WASHINGTON -- At an event heralding the launch of a new clinical trial that tests tuberculosis drugs in combination, a senior USAID official said he wanted researchers and those who oversee programs in countries to work more closely together.
Robert Clay, Deputy Assistant Administrator in USAID’s Global Health Bureau, told a packed audience at the Kaiser Family Foundation in Washington, D.C., that “past polarization of research and implementation is really something that we have to overcome.
“The researchers have to understand the barriers that implementers are facing to work through these programs, and the implementers have to understand the kinds of studies that are being carried out, and looking at these results to translate that in real time to policymakers,” he said.
Clay said these kinds of working relationships were especially important in a time of tight financial resources.

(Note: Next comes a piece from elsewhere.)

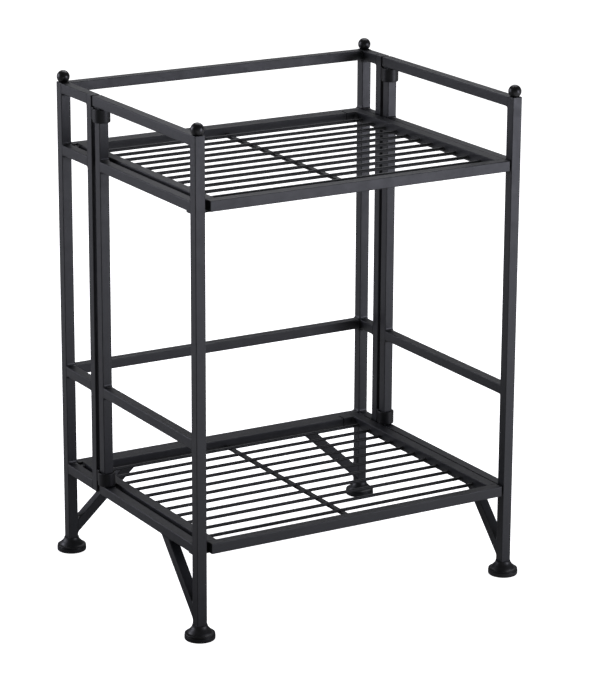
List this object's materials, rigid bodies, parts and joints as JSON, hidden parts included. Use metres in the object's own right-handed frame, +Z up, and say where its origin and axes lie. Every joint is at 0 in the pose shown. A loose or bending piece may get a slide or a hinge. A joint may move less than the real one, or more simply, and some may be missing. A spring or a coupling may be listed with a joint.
{
  "type": "folding side table",
  "caption": "Folding side table in square steel tube: slatted wire shelves between hinged side frames, with guard rails, diagonal foot braces, ball finials and round glides.",
  "frame": {"origin": "on the floor, at the middle of the bounding box seen from above", "axes": "+X to the right of someone facing the open front, +Y towards the rear frame, +Z up"},
  "size_m": [0.43, 0.349, 0.5715],
  "materials": {
    "frame_steel": "satin charcoal powder coat with a fine orange peel",
    "hinge_steel": "darker satin powder coat",
    "grille_wire": "satin charcoal powder coat on round wire",
    "finial_plastic": "black moulded plastic with a soft gloss",
    "glide_plastic": "black moulded plastic, slightly scuffed"
  },
  "bodies": {
    "back_frame": {"rear_post_left": "frame_steel", "rear_post_right": "frame_steel", "back_top_rail": "frame_steel", "back_upper_rail": "frame_steel", "back_mid_rail": "frame_steel", "back_lower_rail": "frame_steel", "back_brace_left": "frame_steel", "back_brace_right": "frame_steel", "stub_frame_left": "frame_steel", "stub_frame_right": "frame_steel", "hinge_collar_left_top": "hinge_steel", "hinge_collar_left_bottom": "hinge_steel", "finial_rear_left": "finial_plastic", "glide_rear_left": "glide_plastic", "pivot_pin_upper_left": "hinge_steel", "pivot_pin_lower_left": "hinge_steel", "hinge_collar_right_top": "hinge_steel", "hinge_collar_right_bottom": "hinge_steel", "finial_rear_right": "finial_plastic", "glide_rear_right": "glide_plastic", "pivot_pin_upper_right": "hinge_steel", "pivot_pin_lower_right": "hinge_steel"},
    "left_frame": {"left_front_post": "frame_steel", "left_hinge_tube": "frame_steel", "left_top_rail": "frame_steel", "left_upper_rail": "frame_steel", "left_mid_rail": "frame_steel", "left_lower_rail": "frame_steel", "left_brace": "frame_steel", "finial_front_left": "finial_plastic", "glide_front_left": "glide_plastic", "shelf_rest_left_upper": "hinge_steel", "shelf_rest_left_lower": "hinge_steel"},
    "right_frame": {"right_front_post": "frame_steel", "right_hinge_tube": "frame_steel", "right_top_rail": "frame_steel", "right_upper_rail": "frame_steel", "right_mid_rail": "frame_steel", "right_lower_rail": "frame_steel", "right_brace": "frame_steel", "finial_front_right": "finial_plastic", "glide_front_right": "glide_plastic", "shelf_rest_right_upper": "hinge_steel", "shelf_rest_right_lower": "hinge_steel"},
    "upper_shelf": {"upper_shelf_front_rail": "frame_steel", "upper_shelf_rear_rail": "frame_steel", "upper_shelf_side_left": "frame_steel", "upper_shelf_side_right": "frame_steel", "upper_shelf_grille": "grille_wire"},
    "lower_shelf": {"lower_shelf_front_rail": "frame_steel", "lower_shelf_rear_rail": "frame_steel", "lower_shelf_side_left": "frame_steel", "lower_shelf_side_right": "frame_steel", "lower_shelf_grille": "grille_wire"}
  },
  "joints": [
    {"name": "upper_shelf_fold", "type": "hinge", "parent": "back_frame", "child": "upper_shelf", "pos_m": [0, 0.142, 0.4828], "axis": [-1, 0, 0], "range_deg": [0, 88]},
    {"name": "lower_shelf_fold", "type": "hinge", "parent": "back_frame", "child": "lower_shelf", "pos_m": [0, 0.142, 0.1038], "axis": [-1, 0, 0], "range_deg": [0, 88]},
    {"name": "left_frame_swing", "type": "hinge", "parent": "back_frame", "child": "left_frame", "pos_m": [-0.198, 0.063, 0], "axis": [0, 0, -1], "range_deg": [0, 90]},
    {"name": "right_frame_swing", "type": "hinge", "parent": "back_frame", "child": "right_frame", "pos_m": [0.198, 0.0995, 0], "axis": [0, 0, 1], "range_deg": [0, 90]}
  ]
}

Speaking about efforts to fight TB, he said, “No one group can address this alone. … We’re going to have to be working together to grow the pie.”
The event, which was organized by the Critical Paths to TB Drug Regimens, featured the announcement by TB Alliance of a Phase 2 clinical trial involving a three-drug combination therapy. Two were novel drug candidates and the third is now being used in other regimens. The Alliance aims to hold back several TB drugs at once in hopes of finding new regimens that can cure strains of TB that are resistance to many current medications.
The new clinical trial, which was launched on Monday, will take place in eight countries over the next two months. Results won’t be known for another year.
Clay said that the current situation in fighting TB – no new drugs in 47 years, a vaccine that is not effective for adults, and the most common diagnostic tool more than a century old – is the price paid for long-time neglect.
“Progress in TB has been slowed by inefficient investments we have made in diagnostics, drugs and vaccines,” he said. “We’ve seen … essentially almost nothing in the past 50 years for drugs, and that is clearly an area we need to focus on much more. For diagnostics, a lot of what we are doing is relying on a 19th century tool, the microscope. Unless we have new technologies, we are not going to meet the goal of TB elimination in 2030.”
If efforts succeed in finding new drugs, he said, “it will likely be more cost effective, be a shorter drug regime, reduce lost work time, and lessen the economic impact of TB, which will benefit the individuals. It also will help stabilize families and communities and save and enrich the lives of millions of children.”